Aside from the role of apps in organizing and proliferating media consumption overall, apps have replaced or automated countless tasks ranging from reading a children's book to organizing a grocery list, to controlling and monitoring home security systems and appliances, to checking one’s biometrics related to life style. As apps have automated tasks and afforded more “efficiency” in our daily lives they have also replaced many other digital spaces—mostly Web sites where we used to go to read to get static content. Apps are replacing larger pieces of digital real estate that included lots of print on relatively large screens, to less print on small screens and replacing the functionality of those web pages with other modalities more suited to small screens—or, they are replacing linguistic information with icons.

Apple Watch, mentioned previously, is the most extreme example of shrinking digital viewing space. The Internet of things, and, most recently what Elgan (2015) calls the Internet of Self, specifically the Quantified Self, fully eliminate linguistic modes and language in communication. For example, Elgan notes that each day we render lots of biometric data, and apps use biometric sensors to compile data like blood pressure, heart rate, skin surface temperature, respiratory patterns and even sleep patterns. The analyses of these Quantified Self data by software within apps provides information about health and life styles But the compelling point Elgan makes, an assertion that is the remarkably similar to the EI in Great North Road, is that Quantified Self data can be used to command the objects in the Internet of Things directly. In short, apps provide an interface for people to communicate directly with things based on our biometrically indicated states and needs. An app that works with a biometric monitor knows when you are waking and turns on the light next to your bedside. The next step in the Internet of things, with us as things, is networked bio-electronic communication among humans that bypasses traditional written and oral language.

Key Terms in this Chapter

App-o-Verse: A reference to the digital world in which an increasing use of apps will replace Websites.

Multimodality: A reference to the use of various ways to construct and communicate using print, visual, auditory, or even performance modes in combinations. Although the term if often associated with digital modes, it has also been used to distinguish between print and other visual modes that appear in genres like graphic novels.

Common Core State Standards: A set of standard constructed by representatives of states, via the National Governors Association (NGA) Center for Best Practices and the Council of Chief State School Officers (CCSSO) including governors and state commissioners of education. The standards are intended to provide more consistency across the US states in education standards.

Portable Texts: A document that previously took the form of a printed stack of pages that is now in a digital format an digitally transportable.

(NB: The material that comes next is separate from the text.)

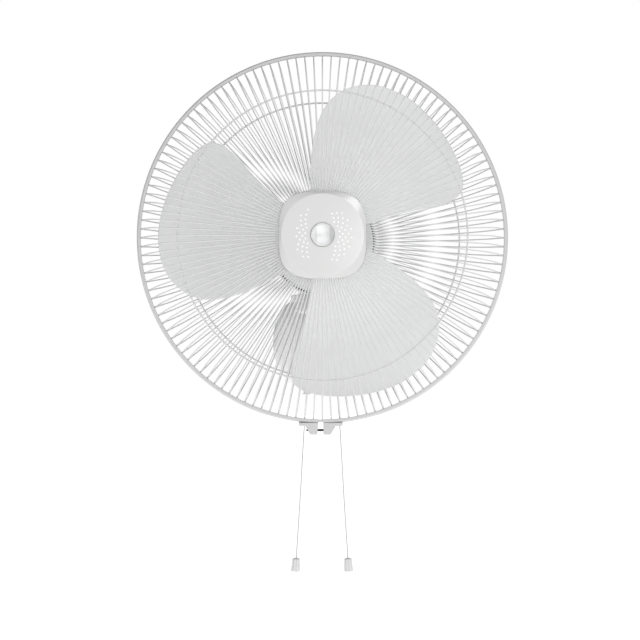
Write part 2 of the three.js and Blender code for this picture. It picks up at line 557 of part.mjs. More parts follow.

For example a portable document file (pdf) is an image of a print document that could be easily transported to other formats and across digital space. An equally important affordance of these documents is that you can continue to change the document, edit it, embellish it, insert queries into it, annotate it and then send it on. The portable text is evolving as it “travels.”

Appification: The replacement of Websites and Web pages with programs that run on mobile operating systems and mobile devises. With appification instead of the Web being a user’s primary user interface, it becomes an underlying service layer for apps, which become the new user interface.

Digital Literacies: The literacy practices needed to be successful in working with digital tools and in digital spaces, including reading and writing digital texts, understanding how to understand and use online information, and use apps.

APP: A program that runs on a mobile device or interfaces a Web site to a mobile device. Native apps are programs that run on a mobile device’s operating system and reside there. Web apps are Internet-enabled apps that are on mobile devices but can also be accessed via a mobile device or computer browser.